▼▼▼

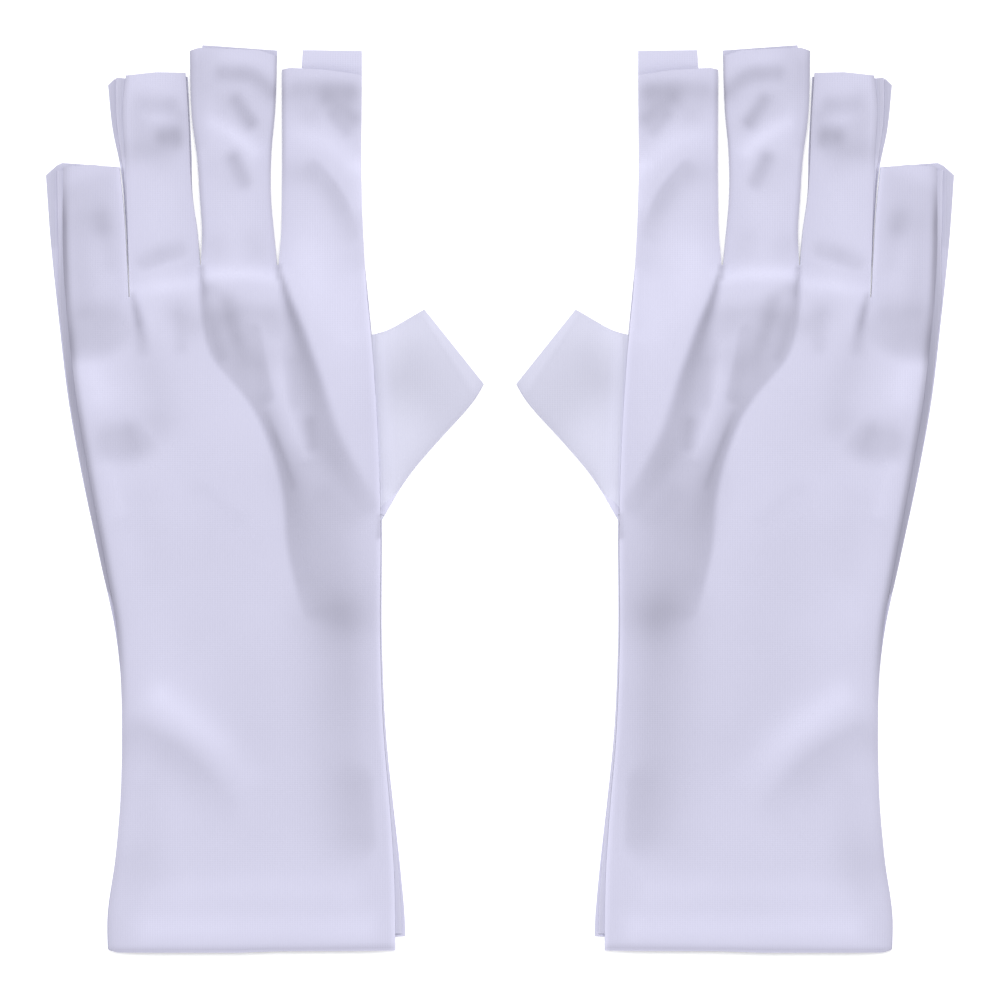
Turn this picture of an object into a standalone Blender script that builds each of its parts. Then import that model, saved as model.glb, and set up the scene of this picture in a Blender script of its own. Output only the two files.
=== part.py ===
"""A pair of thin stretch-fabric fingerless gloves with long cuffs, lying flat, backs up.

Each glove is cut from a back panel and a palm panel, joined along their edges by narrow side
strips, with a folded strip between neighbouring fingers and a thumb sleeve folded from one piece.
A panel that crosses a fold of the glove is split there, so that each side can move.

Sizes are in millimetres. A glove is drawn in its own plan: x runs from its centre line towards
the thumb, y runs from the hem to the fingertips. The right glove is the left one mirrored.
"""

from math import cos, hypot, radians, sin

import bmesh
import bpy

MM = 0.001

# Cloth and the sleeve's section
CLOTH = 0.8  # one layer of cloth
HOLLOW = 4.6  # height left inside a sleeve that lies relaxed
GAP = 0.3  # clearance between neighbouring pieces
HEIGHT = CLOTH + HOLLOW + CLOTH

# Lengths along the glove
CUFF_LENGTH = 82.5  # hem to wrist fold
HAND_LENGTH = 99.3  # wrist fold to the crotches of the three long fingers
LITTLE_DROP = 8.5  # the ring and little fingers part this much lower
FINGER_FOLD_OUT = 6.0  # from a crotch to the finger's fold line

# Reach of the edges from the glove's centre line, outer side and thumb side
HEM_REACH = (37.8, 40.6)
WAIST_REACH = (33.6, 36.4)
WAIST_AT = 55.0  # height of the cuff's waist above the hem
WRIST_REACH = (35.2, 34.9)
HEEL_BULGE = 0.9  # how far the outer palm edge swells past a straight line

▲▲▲

▸ Work instructions: Please give an exact restatement of only the lines from the beginning of the material above to the line with "HEIGHT = CLOTH + HOLLOW + CLOTH", inclusive.

▸ Exercise solution:
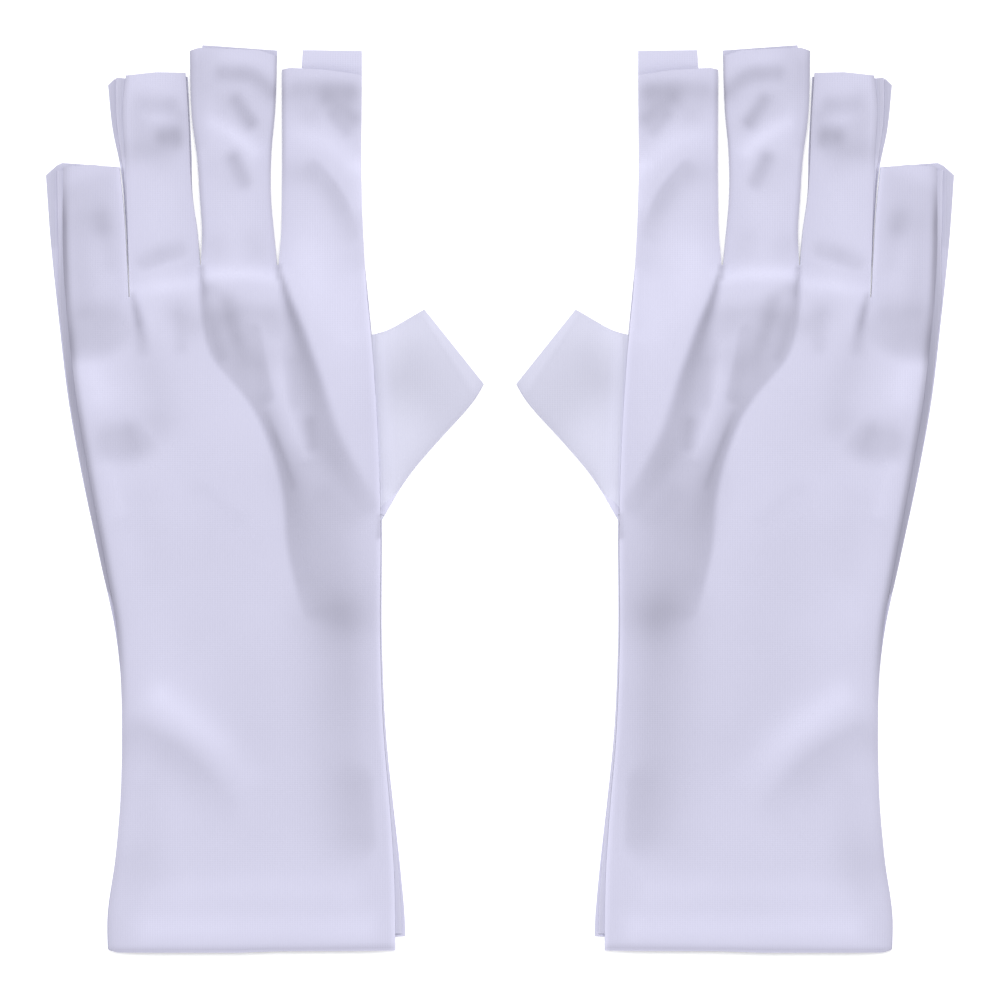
Turn this picture of an object into a standalone Blender script that builds each of its parts. Then import that model, saved as model.glb, and set up the scene of this picture in a Blender script of its own. Output only the two files.
=== part.py ===
"""A pair of thin stretch-fabric fingerless gloves with long cuffs, lying flat, backs up.

Each glove is cut from a back panel and a palm panel, joined along their edges by narrow side
strips, with a folded strip between neighbouring fingers and a thumb sleeve folded from one piece.
A panel that crosses a fold of the glove is split there, so that each side can move.

Sizes are in millimetres. A glove is drawn in its own plan: x runs from its centre line towards
the thumb, y runs from the hem to the fingertips. The right glove is the left one mirrored.
"""

from math import cos, hypot, radians, sin

import bmesh
import bpy

MM = 0.001

# Cloth and the sleeve's section
CLOTH = 0.8  # one layer of cloth
HOLLOW = 4.6  # height left inside a sleeve that lies relaxed
GAP = 0.3  # clearance between neighbouring pieces
HEIGHT = CLOTH + HOLLOW + CLOTH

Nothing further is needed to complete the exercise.